Parents, youth need to be educated about e-cigarettes and JUUL

Published 11:41 am Thursday, March 21, 2019

This week, we took a closer look at the statistics and dangers surrounding the growing trend of youth who are using e-cigarettes, particularly a form of vaping product called JUUL.
It is no surprise youth today are still pushing boundaries like many generations before them, particularly when it comes to partaking in substances the law says they shouldn’t.
Still, with the many long-term effects that remain unknown from e-cigarettes, many people debate whether they are the healthier choice compared to their counterpart, or just another gimmick by the tobacco companies to get people smoking and hooked at a younger age.
Before I go much further, I want to state for the record that I am a former smoker. I tried my first cigarette in eighth grade, although did not take a puff again until I was 19 and after which, like many, I was hooked for years.
I’ve quit countless times throughout the years and would be lying if I said I didn’t regret that moment when I was 19 and allowed myself to purchase my first pack.
Some people try and hide their faults once they are a part of their past. I, however, don’t believe in mistakes ­— for it is the mistakes that make us who we are if we choose to learn from them and not turn back.
I’m not saying I am perfect and haven’t stumbled over that addiction throughout the years, but I am knowledgeable of the effect nicotine addiction has and how it can grab ahold of you at a young age while you think you are indestructible.

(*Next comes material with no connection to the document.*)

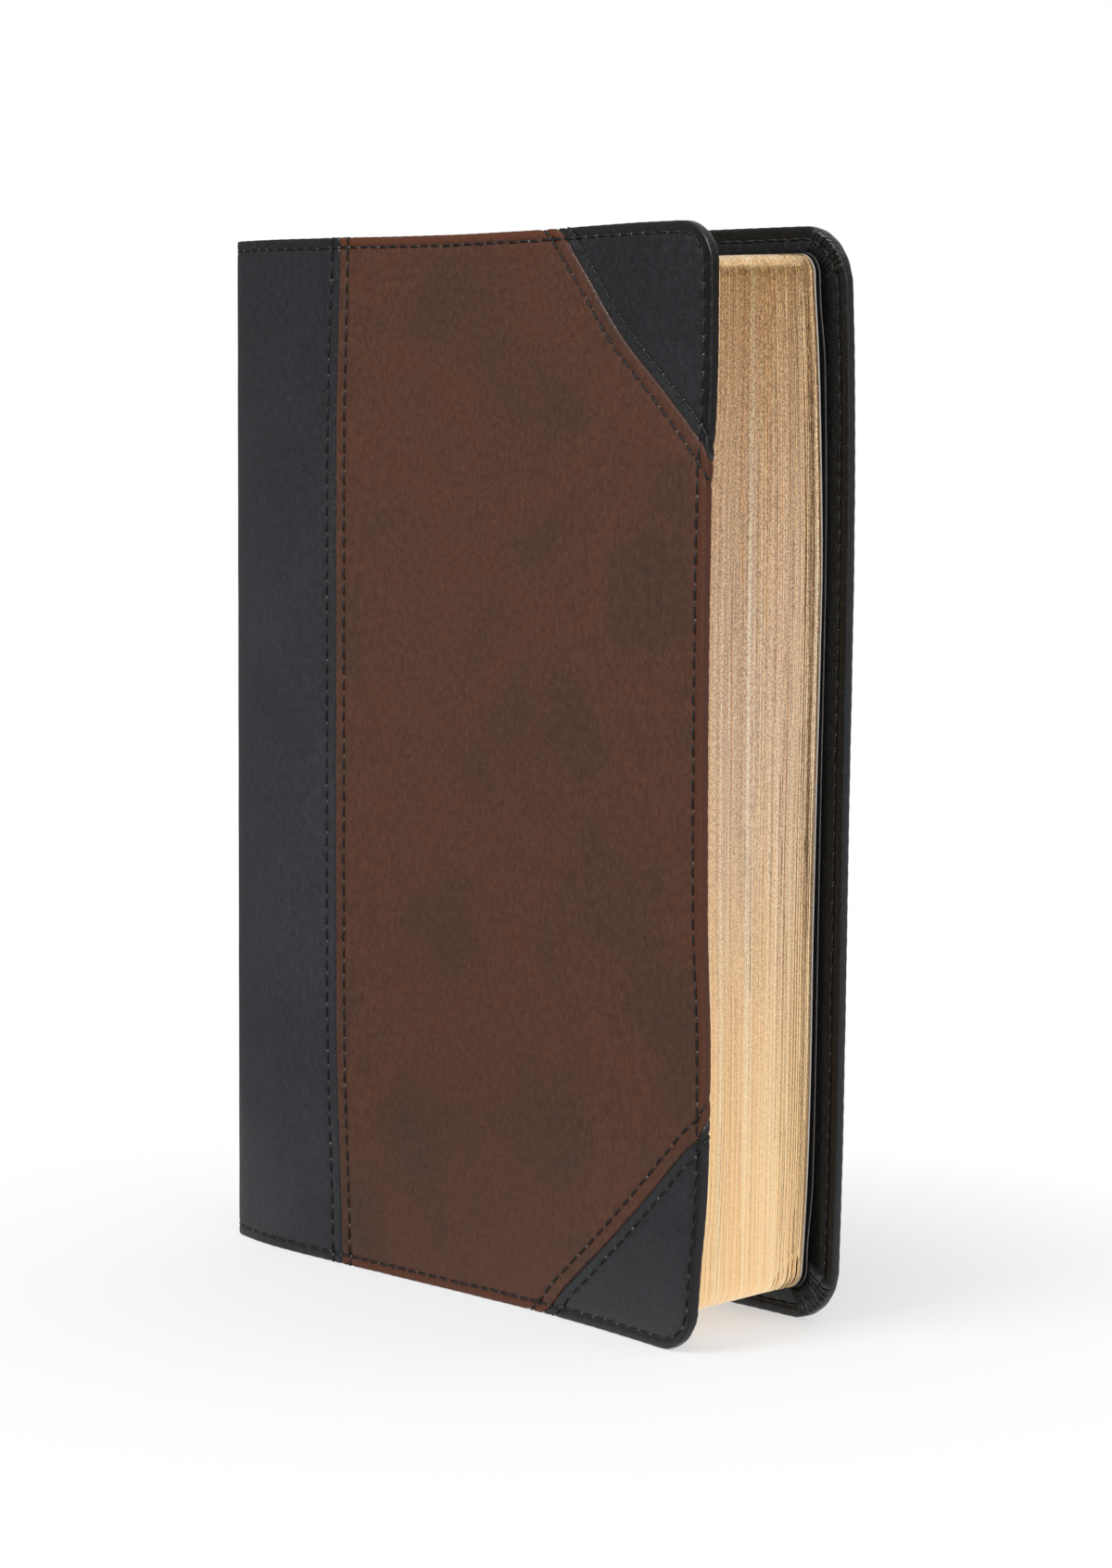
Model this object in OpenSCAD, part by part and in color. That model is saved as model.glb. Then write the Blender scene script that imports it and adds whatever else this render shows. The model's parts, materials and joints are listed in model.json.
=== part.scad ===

This was much my reason for wanting to focus on the trend in society today and write the article featured this week on the front page.
I have smoked vaporizing products and traditional cigarettes, and I must say, the trend of the vape pen is most alarming to me. I thought so almost 12 to 15 years ago when I first saw them on the market.
In a society like California, vape pens were pushed as a healthy option.
It probably isn’t a surprise to most, but not many people smoke on the west coast. At least not tobacco that is. And being outnumbered by non-smokers made the regular partakers pick up vape pens when they landed on the market to show how much healthier they were being. Still, I wasn’t buying it.
Then came the flavors. I remember the first time a neighbor next to us had a pina colada vape flavor and all I could think of was how delicious that sounded. But, if it sounded that way to me, it probably did to the younger crowd who would gravitate to it easier and get hooked younger.
I know for a fact if these products were around when I was in junior high it would have, and I’d be willing to bet at least double the kids at school would have been smokers, if not more, if they had access to vape pens and their flavors.
What disturbs me even more though, is when my 14-year-old daughter comes home from eighth-grade and tells me parents are buying JUUL pods for their kids as a form of reward for doing good in school. Completely shocked, I believe I asked her more than once to repeat herself because I could not believe what I was hearing.
“Oh yeah,” she told me. “The kids tell the parents they don’t have any nicotine in them and they are just flavors and the parents believe them. Or, they (parents) don’t care and they are just doing it anyway.”
Excuse me, but what kind of parent would knowingly buy a product with nicotine, or without for that matter, to help their kid stimulate the function of smoking? My mind is still blown by this revelation, and I am still finding it hard to wrap my brain around my daughter’s disturbing revelation.
Thinking about walking into a store and buying my kid a device that helps them “act” like a smoker, regardless of if it has nicotine in it or not, would never be anything I could or would even consider.
All things aside, through my research with this article, what I found is there is a very different view on the subject from students, parents, vapor shops and local health departments.
In the end, only you can decide what is right for you and your child. I just hope everyone takes the time to educate themselves.
My hope is today’s article can shed some light on the growing trend and the need to educate those around us, regardless of their age.